For years, Abbott called on the Biden administration to enforce a 1944 treaty to require Mexico to deliver water to South Texas. He got no response. Under the Trump administration, negotiations and agreements took roughly one year. Last month, Mexico agreed to deliver a minimum of 350,000-acre feet of water a year to the U.S., the State Department and USDA announced. The agreement was reached after the Trump administration repeatedly claimed the Mexican government would comply but hadn’t, The Center Square reported.
Last May, Rollins claimed Mexico would comply, but it hadn’t by the end of the year, prompting Abbott to again demand Mexico fulfill its treaty obligation, pointing to a potential solution proposed by Texas U.S. senators, The Center Square reported.
A 1944 Treaty of Utilization of Waters governs water usage between the U.S. and Mexico, including from two international reservoirs, Lake Amistad and Falcon Lake in Texas along the international border. Mexico has historically released water storage from Lake Amistad to Mexican growers, not to Texas growers, and the U.S. federal government hasn’t enforced the treaty. Under the Biden administration, Mexican officials killed any agreements to release water, forcing Texas’ last sugar mill to close. Now, Mexican officials are complying.
“Thank you to President Trump for stepping up and doing more than any other president has ever done to enforce this treaty,” Abbott said at an event in Mission. He was joined by Texas agriculture producers, members of the Lone Star Citrus Growers and Texas Farm Bureau, among others. “The urgency of it was heard at this roundtable today. We have an obligation to ensure more water goes to the men and women who grow crops in our state.”
Also on Monday, Abbott and Rollins officially opened a new Domestic New World Screwworm Sterile Fly Dispersal Facility in Edinburg to prevent the NWS from reaching Texas.
“America is going to take care of ourselves, including dealing with the approach of screwworm as it gets closer to our border,” Abbott said. “We put together the resources necessary for Texas to provide a Texas-size response to this. We thank Secretary Rollins and President Trump for stepping forward to provide the stop gap effort essential to protecting our ranchers and our wildlife.”

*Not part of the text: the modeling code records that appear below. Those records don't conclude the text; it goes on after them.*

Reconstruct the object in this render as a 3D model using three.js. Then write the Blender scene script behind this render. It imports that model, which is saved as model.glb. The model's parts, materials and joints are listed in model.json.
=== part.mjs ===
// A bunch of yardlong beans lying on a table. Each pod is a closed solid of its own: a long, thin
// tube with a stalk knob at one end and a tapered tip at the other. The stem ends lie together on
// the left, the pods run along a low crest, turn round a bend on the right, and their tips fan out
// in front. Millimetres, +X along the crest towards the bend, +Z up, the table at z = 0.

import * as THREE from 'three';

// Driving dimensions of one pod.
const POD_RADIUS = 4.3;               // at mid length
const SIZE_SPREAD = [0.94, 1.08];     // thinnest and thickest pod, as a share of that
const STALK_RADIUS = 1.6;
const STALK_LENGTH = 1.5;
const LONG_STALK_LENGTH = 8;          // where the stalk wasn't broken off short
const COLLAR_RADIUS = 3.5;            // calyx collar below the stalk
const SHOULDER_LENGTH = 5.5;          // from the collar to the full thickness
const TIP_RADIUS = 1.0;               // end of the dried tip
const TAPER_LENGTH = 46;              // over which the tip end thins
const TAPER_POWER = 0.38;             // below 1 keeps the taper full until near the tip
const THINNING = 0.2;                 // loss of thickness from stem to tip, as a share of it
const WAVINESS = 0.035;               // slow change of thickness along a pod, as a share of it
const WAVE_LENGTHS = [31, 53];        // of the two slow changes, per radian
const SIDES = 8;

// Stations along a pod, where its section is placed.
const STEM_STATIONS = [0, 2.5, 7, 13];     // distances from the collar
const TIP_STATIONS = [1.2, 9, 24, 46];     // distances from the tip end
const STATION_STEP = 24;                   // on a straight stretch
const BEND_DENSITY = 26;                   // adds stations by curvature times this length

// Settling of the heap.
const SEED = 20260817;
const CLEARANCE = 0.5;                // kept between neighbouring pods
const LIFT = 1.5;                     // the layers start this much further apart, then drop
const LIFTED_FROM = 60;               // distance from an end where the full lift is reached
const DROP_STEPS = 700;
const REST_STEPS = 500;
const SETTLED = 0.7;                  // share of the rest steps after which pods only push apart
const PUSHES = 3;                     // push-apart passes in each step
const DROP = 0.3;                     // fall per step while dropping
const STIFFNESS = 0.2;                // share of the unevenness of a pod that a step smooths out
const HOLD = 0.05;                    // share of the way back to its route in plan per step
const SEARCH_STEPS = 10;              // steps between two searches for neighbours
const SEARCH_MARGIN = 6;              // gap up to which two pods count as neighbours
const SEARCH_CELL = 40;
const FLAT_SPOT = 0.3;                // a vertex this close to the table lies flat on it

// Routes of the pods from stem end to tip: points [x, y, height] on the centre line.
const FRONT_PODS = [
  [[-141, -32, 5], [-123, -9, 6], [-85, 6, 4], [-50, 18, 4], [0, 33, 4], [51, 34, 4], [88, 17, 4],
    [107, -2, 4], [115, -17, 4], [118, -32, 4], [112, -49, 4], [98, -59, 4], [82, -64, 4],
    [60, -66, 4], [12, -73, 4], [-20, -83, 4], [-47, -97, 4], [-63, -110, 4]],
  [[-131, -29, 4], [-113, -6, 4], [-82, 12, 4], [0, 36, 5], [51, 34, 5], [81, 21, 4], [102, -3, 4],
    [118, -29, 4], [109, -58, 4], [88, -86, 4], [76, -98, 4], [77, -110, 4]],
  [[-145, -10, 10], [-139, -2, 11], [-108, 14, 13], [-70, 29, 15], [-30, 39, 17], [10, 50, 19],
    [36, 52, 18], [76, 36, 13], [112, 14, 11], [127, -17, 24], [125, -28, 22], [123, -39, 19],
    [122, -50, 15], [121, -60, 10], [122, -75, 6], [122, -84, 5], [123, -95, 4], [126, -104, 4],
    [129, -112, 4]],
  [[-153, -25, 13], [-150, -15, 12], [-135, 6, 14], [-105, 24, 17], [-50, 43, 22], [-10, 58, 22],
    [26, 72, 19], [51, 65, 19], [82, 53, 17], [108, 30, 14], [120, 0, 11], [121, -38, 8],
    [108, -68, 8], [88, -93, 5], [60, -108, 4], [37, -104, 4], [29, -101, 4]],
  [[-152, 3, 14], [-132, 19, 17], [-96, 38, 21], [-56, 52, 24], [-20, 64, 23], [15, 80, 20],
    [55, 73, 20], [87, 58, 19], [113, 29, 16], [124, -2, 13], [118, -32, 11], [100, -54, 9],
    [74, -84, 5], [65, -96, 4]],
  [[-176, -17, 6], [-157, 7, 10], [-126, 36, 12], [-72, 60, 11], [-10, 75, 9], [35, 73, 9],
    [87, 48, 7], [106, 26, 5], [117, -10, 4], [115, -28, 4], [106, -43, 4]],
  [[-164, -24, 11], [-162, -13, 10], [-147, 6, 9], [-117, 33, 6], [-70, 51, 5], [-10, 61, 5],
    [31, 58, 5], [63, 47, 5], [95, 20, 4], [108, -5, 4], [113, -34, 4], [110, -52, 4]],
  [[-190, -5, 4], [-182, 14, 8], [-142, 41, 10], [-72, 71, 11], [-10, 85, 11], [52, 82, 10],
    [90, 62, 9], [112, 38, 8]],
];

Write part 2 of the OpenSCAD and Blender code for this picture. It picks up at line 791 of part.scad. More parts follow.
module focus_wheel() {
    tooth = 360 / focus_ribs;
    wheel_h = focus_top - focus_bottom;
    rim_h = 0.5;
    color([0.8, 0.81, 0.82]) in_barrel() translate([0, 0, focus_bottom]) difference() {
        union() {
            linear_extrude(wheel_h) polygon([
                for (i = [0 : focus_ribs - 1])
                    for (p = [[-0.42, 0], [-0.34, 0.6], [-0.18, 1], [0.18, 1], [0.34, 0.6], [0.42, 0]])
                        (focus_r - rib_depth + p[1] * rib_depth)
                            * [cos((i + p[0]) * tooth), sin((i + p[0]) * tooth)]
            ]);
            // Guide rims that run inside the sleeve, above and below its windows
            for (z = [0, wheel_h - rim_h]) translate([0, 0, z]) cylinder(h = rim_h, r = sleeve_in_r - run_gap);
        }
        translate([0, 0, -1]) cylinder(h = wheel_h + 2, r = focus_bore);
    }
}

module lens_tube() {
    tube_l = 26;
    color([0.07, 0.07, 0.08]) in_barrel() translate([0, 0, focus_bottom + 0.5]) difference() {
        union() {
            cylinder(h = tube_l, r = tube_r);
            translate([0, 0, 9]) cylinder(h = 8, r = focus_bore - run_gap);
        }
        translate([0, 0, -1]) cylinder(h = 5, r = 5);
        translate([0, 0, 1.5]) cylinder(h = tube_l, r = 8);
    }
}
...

Last month, Abbott issued a disaster declaration for the NWS as cases were confirmed 70 miles from the Texas-Mexico border, The Center Square reported. Last August, the USDA invested $750 million to build the first U.S.-based facility in Edinburg located at Moore Air Force Base. The facility was built with the Army Corps of Engineers to produce up to 300 million sterile flies a week. It is the only sterile fly facility in the U.S.

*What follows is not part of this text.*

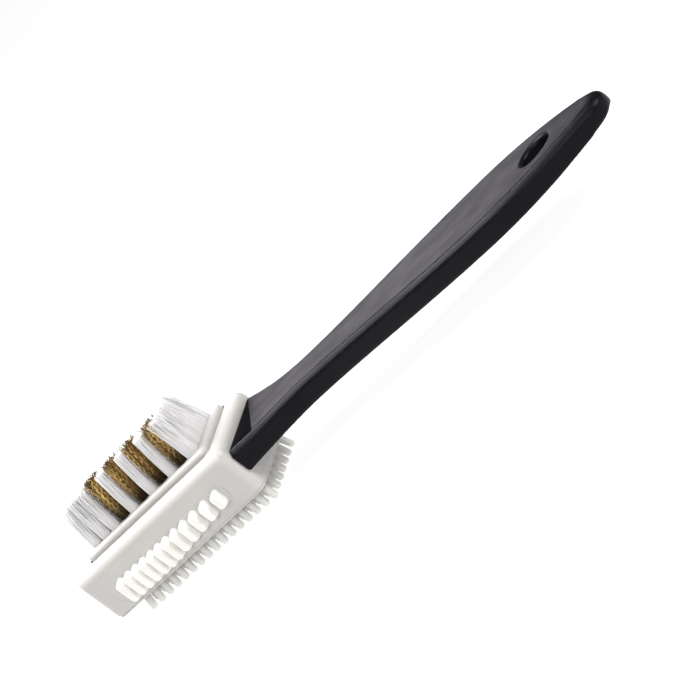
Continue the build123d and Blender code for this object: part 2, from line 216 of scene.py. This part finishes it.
class Growth(Tree):
    """New Geometry Nodes tree with named inputs; inputs are (name, kind)."""

    def __init__(self, name, inputs):
        group = bpy.data.node_groups.new(name, "GeometryNodeTree")
        group.interface.new_socket("Geometry", in_out="OUTPUT",
                                   socket_type="NodeSocketGeometry")
        for label, kind in inputs:
            group.interface.new_socket(label, in_out="INPUT", socket_type=kind)
        super().__init__(group)
        sockets = self.add("NodeGroupInput").outputs
        self.given = {label: Value(self, sockets[label]) for label, _ in inputs}

    def keep(self, geometry, name, value, kind="FLOAT"):
        """Geometry with a value stored on each of its points under a name."""
        return self.value("GeometryNodeStoreNamedAttribute",
                          {"Geometry": geometry, "Name": name, "Value": value},
                          data_type=kind, domain="POINT")

    def kept(self, name, kind="FLOAT"):
        """Value that was stored under a name."""
        return self.value("GeometryNodeInputNamedAttribute", {"Name": name}, data_type=kind)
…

“This sterile fly dispersal facility was a high priority project, and our team delivered it in record time,” Rollins said. “This new facility is a monumental achievement for our domestic preparedness efforts, but we are also diligently working to stop the spread of screwworm in Mexico, conduct extensive trapping and surveillance along the border, increase U.S. response capacity, and encourage innovative solutions.”
No NWS has been found in livestock in the U.S.
A NWS case was confirmed in Maryland in someone who returned from El Salvador last August, The Center Square reported.
Last month, a horse from Argentina at an equine import facility in Florida was found to have an open wound with larvae. It was tested and confirmed to be NWS, the USDA said. The horse was immediately treated with medication and remains in quarantine.
The most recent NWS confirmations have occurred nearly every day for the last two years in Mexico within 400 miles of the U.S., according to a USDA tracker. More than 15,000 confirmed NWS cases have been reported in Mexico, with the most in the states of Chiapas, Oaxaca, Veracruz, Yucatan and Tabasco.
The most recent confirmed cases are in Veracruz, San Luis Potosi and Tamaulipas, in cows, dogs, horses and pigs. The USDA is dispersing 100 million sterile insects per week in Mexico, it says.